Bugs Bower


Maurice Bower, known professionally as Bugs Bower, was an American composer, music arranger, bandleader and record producer. He was awarded nine Gold Record Million Seller Awards and two Grammy Awards. Bower arranged and produced hundreds of recordings including, You're a Good Man, Charlie Brown, The Great Doctor Dolittle Songs, Oliver!, The Godfather, Shaft, Mame; and worked with artists such as Perry Como, The Beatles, Bing Crosby, Liza Minnelli, and Richard Burton.

Life and career

Maurice "Bugs" Bower was born at Atlantic City Hospital in Atlantic City, New Jersey, and raised there, the son of a music arranger who wrote musical themes for the Miss America pageant from the 1930s to the 1960s. He graduated in 1940 from Atlantic City High School. Drafted on October 28, 1942, into the 89th Infantry Division, as a U.S. Army sergeant during World War II, Bower led an army dance band for the troops and on radio and the stage. He also received the nicknamed "Bugs" by his army buddies because he was "skinny, had a strong New Jersey accent... and he was always moving around, always had a plan"; just like Bugs Bunny. After the war, he worked as a music publisher at the Brill Building in New York City. Bower attended the Juilliard School of Music on a GI Bill. During this time, Bower wrote several of his popular music books. He arranged for Doc Severinsen to Maynard Ferguson and hits for television such as "Nadia's Theme" for the television soap opera The Young and the Restless He also wrote, at the suggestion of trumpeter Charles Colin, his first in a series of successful instructional music method books, called Bop. As a teacher, one of Bower's students was composer Johnny Mandel.

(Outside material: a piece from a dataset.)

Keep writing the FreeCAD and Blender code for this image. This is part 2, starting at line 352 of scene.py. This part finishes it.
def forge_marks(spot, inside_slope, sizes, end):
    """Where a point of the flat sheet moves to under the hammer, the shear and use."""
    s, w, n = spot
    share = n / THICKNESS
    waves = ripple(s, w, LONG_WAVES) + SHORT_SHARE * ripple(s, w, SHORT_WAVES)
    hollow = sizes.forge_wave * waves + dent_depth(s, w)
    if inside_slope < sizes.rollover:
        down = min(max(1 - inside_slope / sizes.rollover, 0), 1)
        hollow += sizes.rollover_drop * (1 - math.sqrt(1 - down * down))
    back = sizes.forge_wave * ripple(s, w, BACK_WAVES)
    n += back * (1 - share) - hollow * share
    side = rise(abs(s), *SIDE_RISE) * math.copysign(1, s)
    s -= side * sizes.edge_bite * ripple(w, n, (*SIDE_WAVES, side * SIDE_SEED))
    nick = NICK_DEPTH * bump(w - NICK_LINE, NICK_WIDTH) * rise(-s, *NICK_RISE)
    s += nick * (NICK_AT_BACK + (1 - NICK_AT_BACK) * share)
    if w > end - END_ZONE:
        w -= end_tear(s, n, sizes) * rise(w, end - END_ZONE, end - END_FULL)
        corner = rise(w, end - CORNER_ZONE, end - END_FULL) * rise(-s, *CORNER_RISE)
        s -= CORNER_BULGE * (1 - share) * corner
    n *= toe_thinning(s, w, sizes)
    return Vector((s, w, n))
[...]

Bower worked on several recordings with singer Perry Como, composing the 1962 song "Caterina". In 1960, he arranged and produced the hit "Itsy Bitsy Teenie Weenie Yellow Polkadot Bikini" for pop singer Brian Hyland. The single needed a side-B, so Bower quickly composed the song Don't Dilly Dally Sally with songwriter Earl Shuman. Bower once claimed that if you gave him five minutes, he could "come up with a tune." Merv Griffin once said of Bower: "He had perfect pitch and total recall." Steve Allen said: "He couldn’t read music, but he could sit at the piano and play any piece of music he heard." In the 1960s, Bower helped finance and arranged vocals for the band Kool & the Gang; which won him a gold record. He later went on to produce hit albums such as "Bugs Bowers Boys and Girls" version of You're a Good Man, Charlie Brown, Rudyard Kipling's Just So Stories with Captain Kangaroo, Cab Calloway '68, and The Best 101 Children's Songs. He received a Grammy for the album Everything You Always Wanted to Know About Home Computers with Steve Allen and Audrey Meadows in 1983., and another for his work on The Little Prince.

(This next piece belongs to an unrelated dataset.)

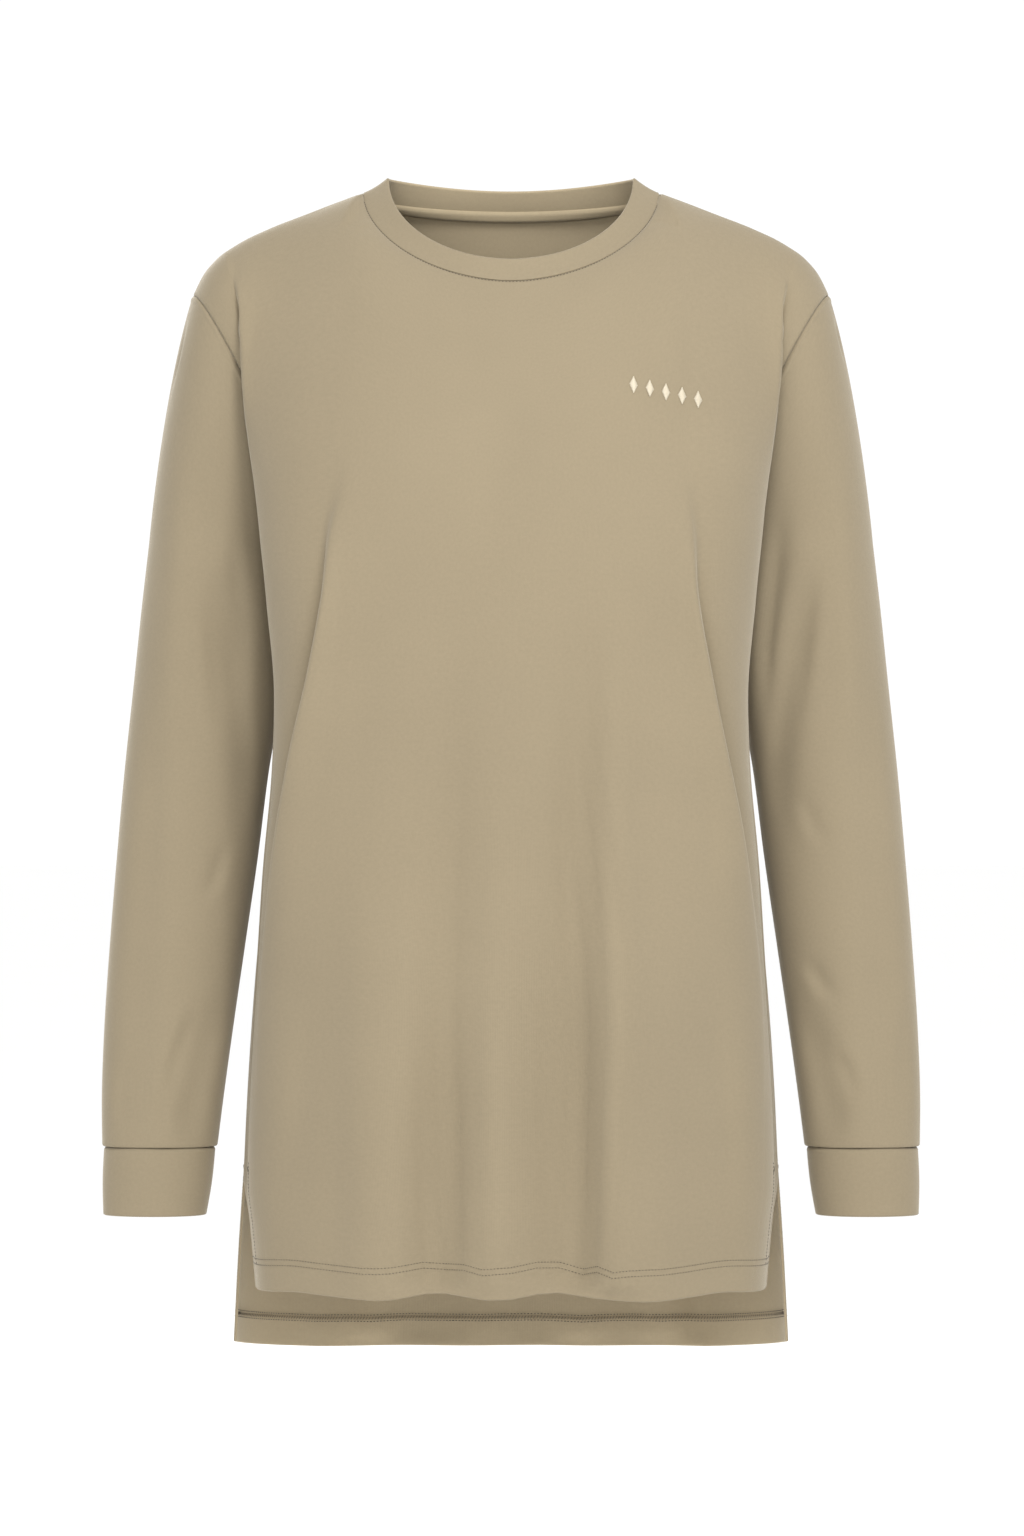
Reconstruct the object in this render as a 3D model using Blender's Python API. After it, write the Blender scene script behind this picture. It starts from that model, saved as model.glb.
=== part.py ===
"""Long-sleeve training top, filled out as if worn, with nobody inside.

A crew-neck tunic in plain knit: front, longer back, two drop-shoulder
sleeves, two deep cuffs, a folded neckband and the tape inside the back neck.
The sides are open in slits above a stepped hem.

Metres, +Z up, the front faces -Y, +X is the wearer's left. The origin lies
midway between the two points where neckband and shoulder seams meet, where
the wearer's shoulders hold the garment up.
"""

import math
from collections import namedtuple

import bmesh
import bpy
import numpy as np

# Cloth and seams
CLOTH = 0.0016
DOUBLE_CLOTH = 0.0026
TAPE_CLOTH = 0.0010
SEAM_GAP = 0.0003
TAPE_GAP = 0.0009
TAPE_TOP = 0.0006
TAPE_BOTTOM = 0.0076

# Neckline seam: half width, and how far it drops and reaches from the
# shoulder point to the front and back centre
NECK_HALF_WIDTH = 0.1032
NECK_SHOULDER_Y = 0.006
NECK_FRONT_REACH = 0.084
NECK_FRONT_DROP = 0.0670
NECK_BACK_REACH = 0.049
NECK_BACK_DROP = 0.0101
NECK_ROUNDNESS = 1.08

# Folded top edge of the neckband
BAND_HALF_WIDTH = 0.0861
BAND_SHOULDER_Y = 0.004
BAND_SHOULDER_RISE = 0.0105
BAND_FRONT_REACH = 0.074
BAND_FRONT_DROP = 0.0617
BAND_BACK_REACH = 0.043
BAND_BACK_DROP = 0.0060
BAND_BACK_DIP = 2.5
BAND_BULGE = np.array((0.0, 0.0, 0.004))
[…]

In 2012, Bower wrote the memoir, Nice Stories About Nice People, which told about his experiences working with musical artists from Bing Crosby to Kool & the Gang and actors from Steve Allen to Joe Pesci. He received a Doctorate of Music from Five Towns College in 1980.
Bower was married three times; but lived with his life partner Kathryn Stanley Podwall from 1980 until his death in 2019.